▸ Objective
In the records below, begin at the line containing "build_wheel(wheel, paint)" and end at the line containing "bpy.data.objects.remove(obj)"; quote every line in that span exactly, including both boundary lines, and no others.
....
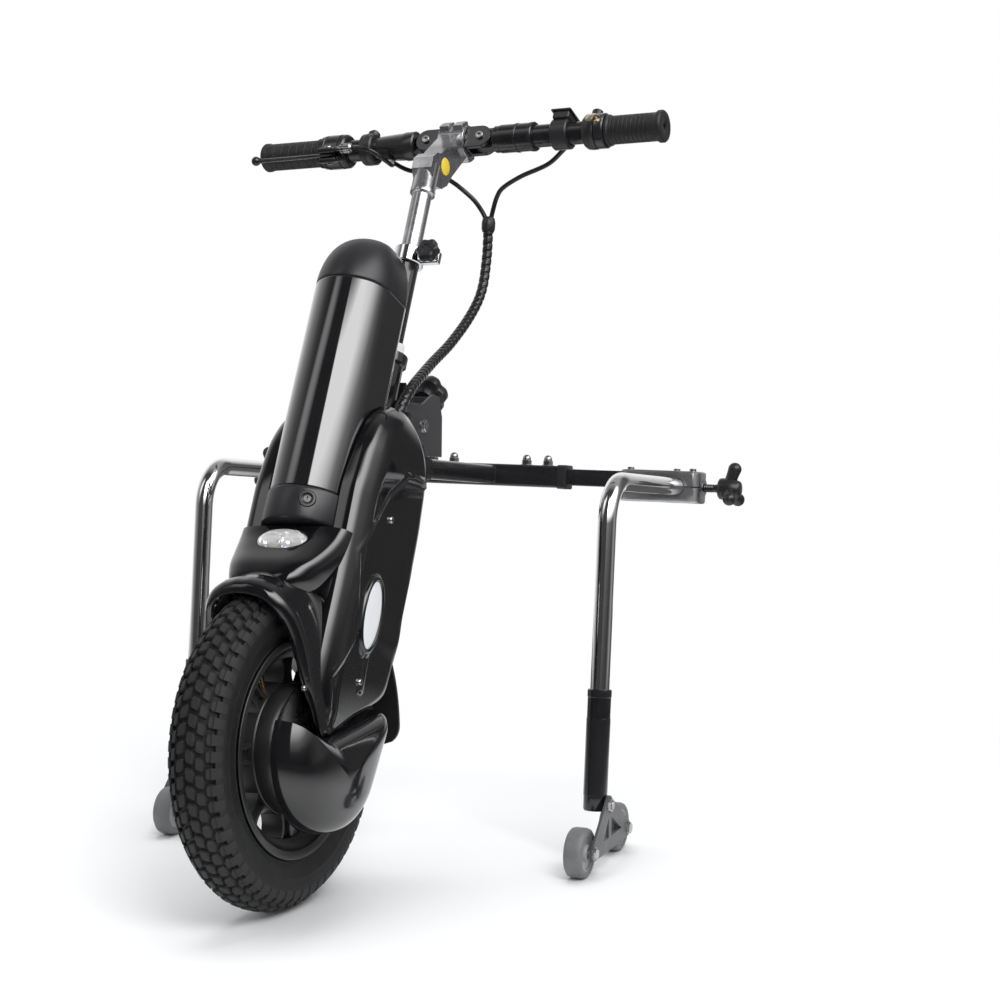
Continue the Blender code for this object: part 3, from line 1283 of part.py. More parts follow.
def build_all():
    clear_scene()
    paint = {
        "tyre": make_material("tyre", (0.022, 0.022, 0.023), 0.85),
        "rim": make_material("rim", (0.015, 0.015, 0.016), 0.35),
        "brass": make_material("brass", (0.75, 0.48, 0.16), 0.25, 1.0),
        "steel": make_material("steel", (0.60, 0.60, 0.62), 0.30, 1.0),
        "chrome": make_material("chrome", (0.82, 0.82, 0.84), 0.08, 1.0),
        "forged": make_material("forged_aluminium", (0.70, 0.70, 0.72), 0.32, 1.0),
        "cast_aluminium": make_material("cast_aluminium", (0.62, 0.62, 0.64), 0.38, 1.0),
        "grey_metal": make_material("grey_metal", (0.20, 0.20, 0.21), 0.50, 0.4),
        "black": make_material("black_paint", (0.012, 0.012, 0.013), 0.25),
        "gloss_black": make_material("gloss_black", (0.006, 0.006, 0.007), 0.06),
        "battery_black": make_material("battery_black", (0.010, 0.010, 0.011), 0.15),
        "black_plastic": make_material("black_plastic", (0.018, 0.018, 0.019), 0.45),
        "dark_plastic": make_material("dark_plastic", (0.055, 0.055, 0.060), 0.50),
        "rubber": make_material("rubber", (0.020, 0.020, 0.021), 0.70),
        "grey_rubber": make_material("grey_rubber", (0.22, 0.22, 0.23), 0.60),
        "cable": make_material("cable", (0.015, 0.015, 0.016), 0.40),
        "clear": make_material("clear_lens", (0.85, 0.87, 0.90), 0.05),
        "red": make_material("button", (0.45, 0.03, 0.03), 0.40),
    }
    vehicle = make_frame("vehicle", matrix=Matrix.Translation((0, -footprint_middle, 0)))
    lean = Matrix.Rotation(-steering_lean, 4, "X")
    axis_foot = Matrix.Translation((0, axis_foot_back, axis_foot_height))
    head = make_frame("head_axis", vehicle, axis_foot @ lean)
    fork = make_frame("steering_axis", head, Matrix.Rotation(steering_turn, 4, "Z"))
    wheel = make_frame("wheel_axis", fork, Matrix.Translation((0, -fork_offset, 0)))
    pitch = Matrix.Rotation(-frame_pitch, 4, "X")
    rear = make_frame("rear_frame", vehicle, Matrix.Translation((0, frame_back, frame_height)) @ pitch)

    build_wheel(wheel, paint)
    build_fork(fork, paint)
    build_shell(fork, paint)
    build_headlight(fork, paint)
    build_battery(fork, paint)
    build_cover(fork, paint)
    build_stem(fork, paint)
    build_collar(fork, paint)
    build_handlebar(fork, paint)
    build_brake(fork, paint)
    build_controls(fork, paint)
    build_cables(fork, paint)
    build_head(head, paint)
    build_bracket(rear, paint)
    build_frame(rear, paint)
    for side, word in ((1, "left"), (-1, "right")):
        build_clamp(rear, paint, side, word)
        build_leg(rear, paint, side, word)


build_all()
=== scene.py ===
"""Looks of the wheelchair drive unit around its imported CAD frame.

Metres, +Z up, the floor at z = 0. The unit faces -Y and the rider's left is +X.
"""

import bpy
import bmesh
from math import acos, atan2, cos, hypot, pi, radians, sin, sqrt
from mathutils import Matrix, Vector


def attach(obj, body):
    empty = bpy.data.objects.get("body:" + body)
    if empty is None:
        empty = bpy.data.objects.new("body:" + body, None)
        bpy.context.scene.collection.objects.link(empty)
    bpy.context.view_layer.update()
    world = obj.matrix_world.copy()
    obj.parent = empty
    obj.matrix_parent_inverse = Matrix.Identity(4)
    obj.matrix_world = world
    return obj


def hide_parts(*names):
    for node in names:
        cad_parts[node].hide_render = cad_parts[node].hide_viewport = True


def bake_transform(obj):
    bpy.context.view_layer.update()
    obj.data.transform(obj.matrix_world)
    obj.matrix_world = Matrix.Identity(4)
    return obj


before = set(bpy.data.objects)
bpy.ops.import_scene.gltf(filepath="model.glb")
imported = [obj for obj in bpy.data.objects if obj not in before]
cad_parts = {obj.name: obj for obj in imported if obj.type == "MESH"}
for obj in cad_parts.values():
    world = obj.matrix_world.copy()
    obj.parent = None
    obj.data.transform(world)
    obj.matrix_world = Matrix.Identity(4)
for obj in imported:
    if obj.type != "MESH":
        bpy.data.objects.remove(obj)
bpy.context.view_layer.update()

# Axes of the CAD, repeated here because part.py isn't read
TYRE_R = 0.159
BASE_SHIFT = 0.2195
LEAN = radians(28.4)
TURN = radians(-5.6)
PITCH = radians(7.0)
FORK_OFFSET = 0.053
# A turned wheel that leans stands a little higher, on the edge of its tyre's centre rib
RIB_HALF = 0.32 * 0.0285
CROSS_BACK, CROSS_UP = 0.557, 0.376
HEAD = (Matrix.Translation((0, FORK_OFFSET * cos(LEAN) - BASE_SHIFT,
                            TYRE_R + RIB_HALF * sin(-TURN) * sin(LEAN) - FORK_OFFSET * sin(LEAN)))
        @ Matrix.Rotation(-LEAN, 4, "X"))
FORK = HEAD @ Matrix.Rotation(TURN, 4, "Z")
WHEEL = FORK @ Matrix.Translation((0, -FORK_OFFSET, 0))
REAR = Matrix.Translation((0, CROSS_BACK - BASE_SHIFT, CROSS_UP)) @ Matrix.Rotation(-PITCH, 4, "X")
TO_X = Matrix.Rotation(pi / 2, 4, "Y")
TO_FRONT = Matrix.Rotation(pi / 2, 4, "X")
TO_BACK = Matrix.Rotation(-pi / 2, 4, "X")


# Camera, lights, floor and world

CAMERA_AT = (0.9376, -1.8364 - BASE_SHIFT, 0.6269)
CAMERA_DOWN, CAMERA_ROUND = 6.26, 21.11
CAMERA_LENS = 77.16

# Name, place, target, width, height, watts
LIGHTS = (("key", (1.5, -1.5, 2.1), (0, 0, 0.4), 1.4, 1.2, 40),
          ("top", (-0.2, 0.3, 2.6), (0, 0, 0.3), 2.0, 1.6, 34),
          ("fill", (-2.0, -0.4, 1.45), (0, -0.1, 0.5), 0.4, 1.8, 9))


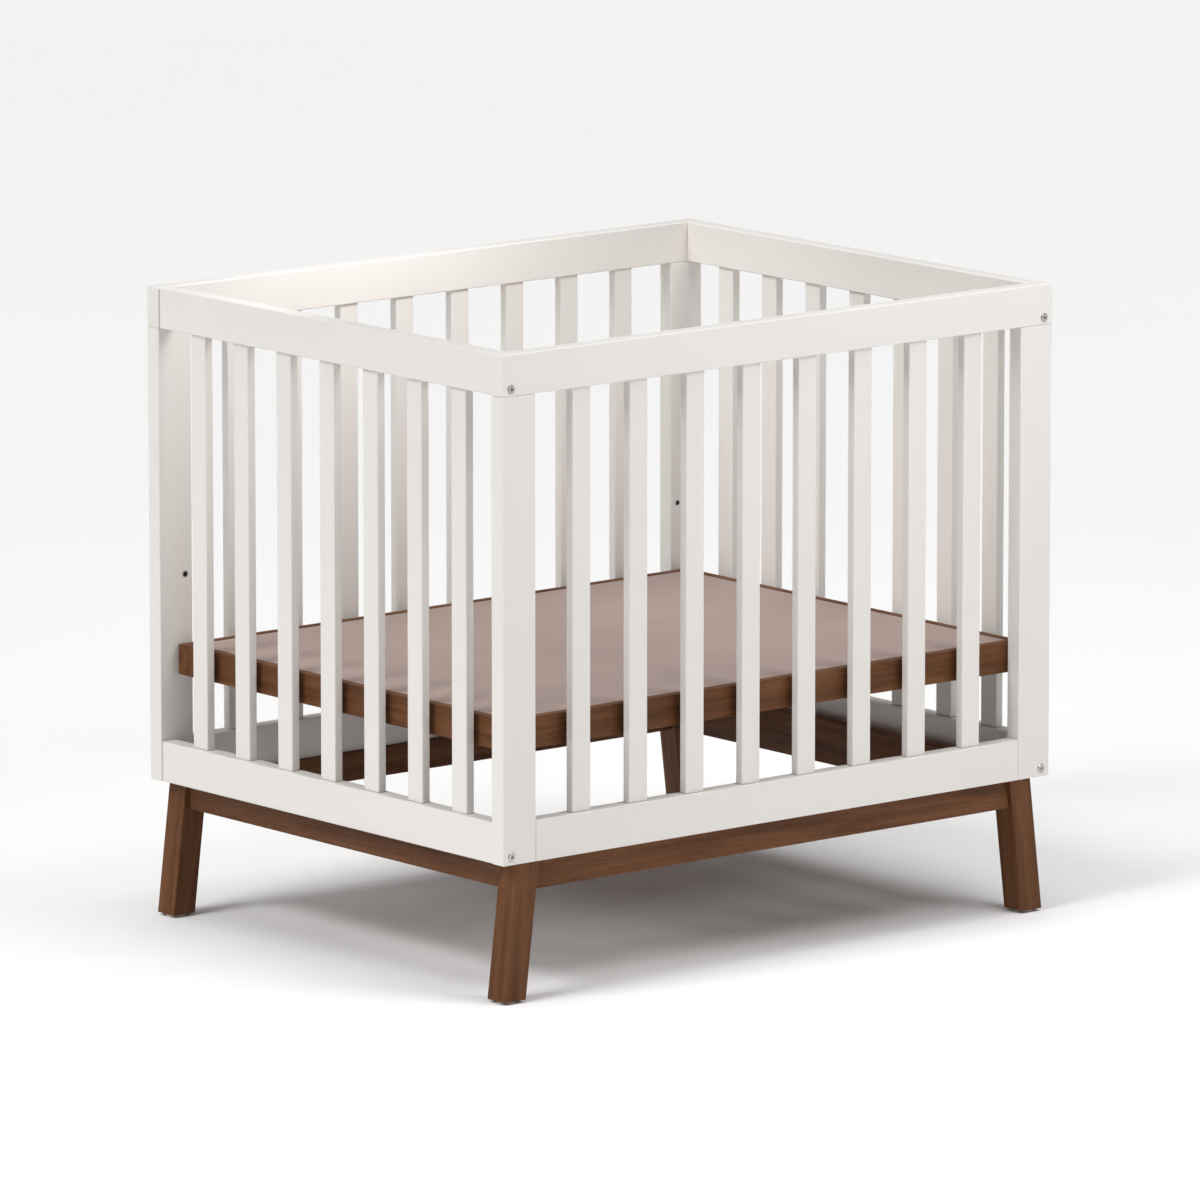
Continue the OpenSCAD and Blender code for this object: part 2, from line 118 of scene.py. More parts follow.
....
▸ Response to the task
    build_wheel(wheel, paint)
    build_fork(fork, paint)
    build_shell(fork, paint)
    build_headlight(fork, paint)
    build_battery(fork, paint)
    build_cover(fork, paint)
    build_stem(fork, paint)
    build_collar(fork, paint)
    build_handlebar(fork, paint)
    build_brake(fork, paint)
    build_controls(fork, paint)
    build_cables(fork, paint)
    build_head(head, paint)
    build_bracket(rear, paint)
    build_frame(rear, paint)
    for side, word in ((1, "left"), (-1, "right")):
        build_clamp(rear, paint, side, word)
        build_leg(rear, paint, side, word)


build_all()
=== scene.py ===
"""Looks of the wheelchair drive unit around its imported CAD frame.

Metres, +Z up, the floor at z = 0. The unit faces -Y and the rider's left is +X.
"""

import bpy
import bmesh
from math import acos, atan2, cos, hypot, pi, radians, sin, sqrt
from mathutils import Matrix, Vector


def attach(obj, body):
    empty = bpy.data.objects.get("body:" + body)
    if empty is None:
        empty = bpy.data.objects.new("body:" + body, None)
        bpy.context.scene.collection.objects.link(empty)
    bpy.context.view_layer.update()
    world = obj.matrix_world.copy()
    obj.parent = empty
    obj.matrix_parent_inverse = Matrix.Identity(4)
    obj.matrix_world = world
    return obj


def hide_parts(*names):
    for node in names:
        cad_parts[node].hide_render = cad_parts[node].hide_viewport = True


def bake_transform(obj):
    bpy.context.view_layer.update()
    obj.data.transform(obj.matrix_world)
    obj.matrix_world = Matrix.Identity(4)
    return obj


before = set(bpy.data.objects)
bpy.ops.import_scene.gltf(filepath="model.glb")
imported = [obj for obj in bpy.data.objects if obj not in before]
cad_parts = {obj.name: obj for obj in imported if obj.type == "MESH"}
for obj in cad_parts.values():
    world = obj.matrix_world.copy()
    obj.parent = None
    obj.data.transform(world)
    obj.matrix_world = Matrix.Identity(4)
for obj in imported:
    if obj.type != "MESH":
        bpy.data.objects.remove(obj)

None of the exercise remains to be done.